I don't understand - this is all happening in the background right?
Why not just add the document to the index, then execute all the queries (with an extra clause to restrict results to that document) and see what hits?




Robert Watkins wrote:

Okay, I only bought your book a few days ago, so I haven't read much
yet! Also, this project is still at the exploratory level, so very
little time has been dedicated to it (the irony is I am currently
spending most of my time trying to work around K2 ... issues). As
such, it will be some time before I get my hands dirty with actual
code (my finger tips are itching, however).

There are further complexities, also. For example, if a query includes
a field search, then it will be important not to match the name of the
field in a given document. I _don't_ think the solution will come by
simply indexing the queries as if they were short documents, but how
the commercial guys do it is (of course) a black box.

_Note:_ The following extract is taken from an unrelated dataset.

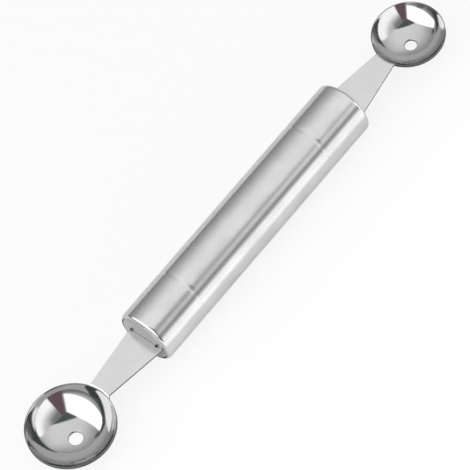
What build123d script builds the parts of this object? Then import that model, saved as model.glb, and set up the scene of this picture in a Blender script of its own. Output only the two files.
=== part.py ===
from build123d import *
from math import atan2, cos, degrees, radians, sin, sqrt
import os

# A double-ended melon baller: two scoops of different size on one round handle.
# Sizes are in millimetres.
# The handle lies along X, with the small bowl at +X, and Z is up.
# The origin is under the middle of the outline, on the surface that the tool lies on.

# Handle tube, rolled in at both ends over the end caps
handle_diameter = 20.0
handle_length = 103.0
tube_wall = 0.6
roll_inner_radius = 0.8
lip_width = 0.9

# Two rings, rolled into the tube, that hold the cores inside it
ring_inset = 19.3
ring_width = 1.5
ring_depth = 0.14

# Sheet that the scoops are stamped from, and the bend from the neck into the bowl
sheet_thickness = 0.9
bend_under_radius = 0.6
bend_reach = 1.0
neck_corner_radius = 1.1

# Large scoop
large_rim_radius = 14.7
large_bowl_depth = 9.72
large_hole_radius = 2.4
large_neck_length = 22.1
large_neck_width = 7.4
large_shoulder_width = 13.5
large_shoulder_shift = 0.7

# Small scoop
small_rim_radius = 12.2
small_bowl_depth = 7.6
small_hole_radius = 2.05
small_neck_length = 20.8
small_neck_width = 7.3
small_shoulder_width = 13.5
small_shoulder_shift = 0.0

# Tang: the flat tail of a scoop, with the hole that the core is moulded through
tang_width = 10.4
tang_length = 16.5
tang_hole_radius = 2.0
tang_hole_inset = 10.0

# Round notches in the corners between shoulder and tang, so that the shoulder seats flat
relief_radius = 0.6

# End caps, pressed from sheet as shallow hats
cap_sheet = 0.8
cap_edge_radius = 0.45

# Cores, moulded round the tangs
core_tail = 3.4
core_edge = 0.8

# Clearances between pieces
cap_clearance = 0.04
core_clearance = 0.04
tang_clearance = 0.03
slot_end_clearance = 0.3
slot_side_clearance = 0.2
seat_clearance = 0.02

# How far a cutting shape runs past what it cuts
overrun = 2.0

handle_radius = handle_diameter / 2
bore_radius = handle_radius - tube_wall
mouth_radius = handle_radius - lip_width
end_roll_radius = roll_inner_radius + tube_wall
bend_radius = bend_under_radius + sheet_thickness
large_reach = large_neck_length + large_rim_radius
small_reach = small_neck_length + small_rim_radius
ring_arc_radius = ((ring_width / 2) ** 2 + ring_depth**2) / (2 * ring_depth)
flange_set_back = end_roll_radius + cap_clearance
core_set_back = flange_set_back + cap_sheet + seat_clearance
core_length = ring_inset + core_tail - core_set_back


def on_circle(centre, radius, angle):
    """The point of a circle at an angle in degrees."""
    return (
        centre[0] + radius * cos(radians(angle)),
        centre[1] + radius * sin(radians(angle)),
    )


def arc(centre, radius, start, end):
    """The arc of a circle from one angle to another."""
    return ThreePointArc(
        on_circle(centre, radius, start),
        on_circle(centre, radius, (start + end) / 2),
        on_circle(centre, radius, end),
    )


class Bowl:
    """The section of a bowl: a round bottom, and an outward bend into the flat sheet."""

    def __init__(self, rim_radius, depth, hole_radius):
        self.rim_radius = rim_radius
        self.hole_radius = hole_radius
        self.flat_start = rim_radius + bend_reach
        whole_radius = (self.flat_start**2 + depth**2) / (2 * depth)
        self.inner_radius = whole_radius - bend_radius
        self.outer_radius = self.inner_radius + sheet_thickness
        self.centre_height = self.inner_radius - depth

    def hole_angle(self, radius):
        """The angle at which a sphere of this radius meets the hole."""
        return degrees(atan2(-sqrt(radius**2 - self.hole_radius**2), self.hole_radius))

    def drop(self):
        """From the flat of the neck down to the lowest edge of the bowl."""
        fall = sqrt(self.outer_radius**2 - self.hole_radius**2)
        return fall - self.centre_height

    def section(self, far):
        """Half of the section, in radius and height, with the flat as long as far."""
        ball = (0, self.centre_height)
        bend = (self.flat_start, -bend_radius)
        lean = degrees(atan2(bend[1] - ball[1], bend[0] - ball[0]))
        inner, outer = self.inner_radius, self.outer_radius
        top = [
            arc(ball, inner, self.hole_angle(inner), lean),
            arc(bend, bend_radius, lean + 180, 90),
            Line((self.flat_start, 0), (far, 0)),
        ]
        end = Line((far, 0), (far, -sheet_thickness))
        under = [
            Line((far, -sheet_thickness), (self.flat_start, -sheet_thickness)),
            arc(bend, bend_under_radius, 90, lean + 180),
            arc(ball, outer, lean, self.hole_angle(outer)),
        ]
        hole = Line(
            on_circle(ball, outer, self.hole_angle(outer)),
            on_circle(ball, inner, self.hole_angle(inner)),
        )
        return make_face(Curve() + [*top, end, *under, hole])


large_bowl = Bowl(large_rim_radius, large_bowl_depth, large_hole_radius)
small_bowl = Bowl(small_rim_radius, small_bowl_depth, small_hole_radius)

# The handle's axis runs in the middle of the scoops' sheet. The tool lies on its handle
# and on the bowl that reaches as low.
deepest = max(large_bowl.drop(), small_bowl.drop()) - sheet_thickness / 2
axis_height = max(handle_radius, deepest)
neck_top = axis_height + sheet_thickness / 2

# Places along X, with the middle of the whole outline at zero
large_overhang = large_reach + large_rim_radius
small_overhang = small_reach + small_rim_radius
handle_start = (large_overhang - small_overhang - handle_length) / 2
handle_end = handle_start + handle_length
large_centre = handle_start - large_reach
small_centre = handle_end + small_reach


def half_strip(start, end, radius):
    """Half of a round bar's section, lying on X, to be turned about X."""
    return Pos(start, 0) * Rectangle(end - start, radius, align=(Align.MIN, Align.MIN))


def rounded_strip(start, end, radius, corner):
    """Half of a round bar's section with both outer corners rounded."""
    strip = half_strip(start, end, radius)
    return fillet(strip.vertices().sort_by(Axis.Y)[-2:], corner)


def ring_shape(place, offset):
    """What a ring takes out of a wall at one place along X, at an offset from the skin."""
    centre_out = handle_radius + ring_arc_radius - ring_depth
    return Pos(place, centre_out) * Circle(ring_arc_radius + offset)


def turned(section):
    """A section drawn in X and radius, turned about the handle's axis."""
    return Pos(0, 0, axis_height) * revolve(section, Axis.X)


def at_large_end(shape):
    """From a drawing with the end face at zero and the handle at +X to its place."""
    return Pos(handle_start, 0, axis_height) * shape


def at_small_end(shape):
    """The same, turned round to face +X."""
    return Pos(handle_end, 0, axis_height) * (Rot(0, 0, 180) * shape)


def make_handle_tube():
    skin = rounded_strip(handle_start, handle_end, handle_radius, end_roll_radius)
    inside = rounded_strip(
        handle_start + tube_wall,
        handle_end - tube_wall,
        bore_radius,
        roll_inner_radius,
    )
    for place in (handle_start + ring_inset, handle_end - ring_inset):
        skin -= ring_shape(place, 0)
        inside -= ring_shape(place, tube_wall)
    mouths = half_strip(handle_start - overrun, handle_end + overrun, mouth_radius)
    return turned(skin - inside - mouths)


def make_end_cap():
    """A hat with its crown in the tube's mouth, its brim behind the rolled edge."""
    crown_radius = mouth_radius - cap_clearance
    brim_radius = bore_radius - cap_clearance
    back = flange_set_back + cap_sheet
    crown = half_strip(0, back, crown_radius)
    crown_corner = crown.vertices().sort_by(Axis.X)[:2].sort_by(Axis.Y)[-1]
    crown = fillet(crown_corner, cap_edge_radius)
    brim = half_strip(flange_set_back, back, brim_radius)
    hollow = half_strip(cap_sheet, back + overrun, crown_radius - cap_sheet)
    hat = revolve(crown + brim - hollow, Axis.X)
    slot = Box(
        cap_sheet + 2 * overrun,
        tang_width + 2 * slot_end_clearance,
        sheet_thickness + 2 * slot_side_clearance,
    )
    return hat - slot


def make_core():
    """A plug in the tube, moulded round the tang and through its hole."""
    start = core_set_back
    end = start + core_length
    plug = half_strip(start, end, bore_radius - core_clearance)
    outer_corners = plug.vertices().sort_by(Axis.Y)[-2:]
    plug = chamfer(outer_corners, core_edge)
    plug -= ring_shape(ring_inset, tube_wall + core_clearance)
    pocket = Pos(start - overrun, 0, 0) * Box(
        tang_length + tang_clearance + overrun - start,
        tang_width + 2 * tang_clearance,
        sheet_thickness + 2 * tang_clearance,
        align=(Align.MIN, Align.CENTER, Align.CENTER),
    )
    peg = Pos(tang_hole_inset, 0, 0) * Cylinder(
        tang_hole_radius - tang_clearance, sheet_thickness + 2 * tang_clearance
    )
    return revolve(plug, Axis.X) - (pocket - peg)


def make_scoop(bowl, reach, neck_width, shoulder_width, shoulder_shift):
    """One stamping, drawn with the bowl's centre at zero and the tang at +X."""
    shoulder = reach - seat_clearance
    root = bowl.rim_radius
    inner_end = root - sheet_thickness - 2 * neck_corner_radius

    def edge(x, side):
        """A point of the neck's straight edge on one side."""
        along = (x - root) / (shoulder - root)
        start = side * neck_width / 2
        end = side * shoulder_width / 2 - shoulder_shift
        return (x, start + (end - start) * along)

    neck = make_face(
        Polyline(
            edge(inner_end, -1),
            edge(shoulder, -1),
            edge(shoulder, 1),
            edge(inner_end, 1),
            close=True,
        )
    )
    outline = Circle(bowl.rim_radius) + neck
    rim_corners = outline.vertices().sort_by(Axis.X)[:2]
    outline = fillet(rim_corners, neck_corner_radius)
    tang_end = reach + tang_length
    outline += Pos(tang_end, 0) * Rectangle(
        tang_length + seat_clearance, tang_width, align=(Align.MAX, Align.CENTER)
    )
    for side in (-1, 1):
        outline -= Pos(shoulder, side * tang_width / 2) * Circle(relief_radius)
    sheet = revolve(Plane.XZ * bowl.section(tang_end + overrun), Axis.Z)
    height = bowl.drop() + 2 * overrun
    cutter = Pos(0, 0, -bowl.drop() - overrun) * extrude(outline, height)
    tang_hole = Pos(reach + tang_hole_inset, 0) * Cylinder(
        tang_hole_radius, sheet_thickness + 2 * overrun
    )
    return (sheet & cutter) - tang_hole


large_scoop = make_scoop(
    large_bowl,
    large_reach,
    large_neck_width,
    large_shoulder_width,
    large_shoulder_shift,
)
small_scoop = make_scoop(
    small_bowl,
    small_reach,
    small_neck_width,
    small_shoulder_width,
    small_shoulder_shift,
)

nodes = {
    "handle_tube": make_handle_tube(),
    "large_end_cap": at_large_end(make_end_cap()),
    "small_end_cap": at_small_end(make_end_cap()),
    "large_core": at_large_end(make_core()),
    "small_core": at_small_end(make_core()),
    "large_scoop": Pos(large_centre, 0, neck_top) * large_scoop,
    "small_scoop": Pos(small_centre, 0, neck_top) * (Rot(0, 0, 180) * small_scoop),
}

os.makedirs("parts", exist_ok=True)
for name, solid in nodes.items():
    solid.label = name
    export_step(solid, f"parts/{name}.step")
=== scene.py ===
import math

import bmesh
import bpy
from mathutils import Matrix, Vector


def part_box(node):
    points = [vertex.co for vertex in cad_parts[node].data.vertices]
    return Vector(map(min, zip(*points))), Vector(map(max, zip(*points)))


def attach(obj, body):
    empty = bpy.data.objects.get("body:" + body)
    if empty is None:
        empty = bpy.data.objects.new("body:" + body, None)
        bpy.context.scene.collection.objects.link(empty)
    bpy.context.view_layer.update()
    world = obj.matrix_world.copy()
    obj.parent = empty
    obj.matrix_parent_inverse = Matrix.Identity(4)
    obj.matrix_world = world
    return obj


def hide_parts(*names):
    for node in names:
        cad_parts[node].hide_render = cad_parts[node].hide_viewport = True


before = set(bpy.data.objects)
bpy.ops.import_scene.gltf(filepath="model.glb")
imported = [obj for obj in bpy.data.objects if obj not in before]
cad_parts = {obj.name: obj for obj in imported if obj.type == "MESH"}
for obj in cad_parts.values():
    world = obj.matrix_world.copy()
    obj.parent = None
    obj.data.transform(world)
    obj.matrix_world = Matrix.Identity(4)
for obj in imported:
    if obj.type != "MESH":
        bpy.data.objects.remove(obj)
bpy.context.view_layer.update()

# Handle tube
# The barrel is one length of thin stainless tube, polished round and round on a wheel.
# Its ends are rolled inwards over the caps and burnished by the rolling.
# Two shallow rings are rolled into it to hold the cores.
tube_low, tube_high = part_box("handle_tube")
axis_height = (tube_low.z + tube_high.z) / 2
tube_radius = (tube_high.z - tube_low.z) / 2
handle_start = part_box("large_end_cap")[0].x
handle_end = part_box("small_end_cap")[1].x
tube_wall = 0.0006
mouth_radius = 0.0091
roll_radius = 0.0014
lip_rounding = 0.00012
ring_inset = 0.0193
ring_width = 0.0017
ring_depth = 0.00014
ring_rounding = 0.0004
turning_steps = 256
rounding_steps = 8
lip_steps = 3
touching = 1e-7
barrel_roughness = 0.2
rolled_end_roughness = 0.1
burnish_start = 1.3 * roll_radius
burnish_full = 0.8 * roll_radius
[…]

Thank you nonetheless for your ideas,
-- Robert

On Wed, 16 Mar 2005, Otis Gospodnetic wrote:



I think this is doable.  Lucene compares how similar query terms are to
terms in indexed documents.  Flip that around, and you are close to a
solution.  Perhaps you'll want to process incoming documents to keep
only the top N most-important terms or phrases.  You could then create
a query out of those terms and run it against indexed queries.
There'll be some tricks, such as dealing with situations where your
query contains a phrase, and you have to prevent individual terms in
incoming documents to matching individual words of that phrase...

Tell us how this goes, I'm interested in this, too.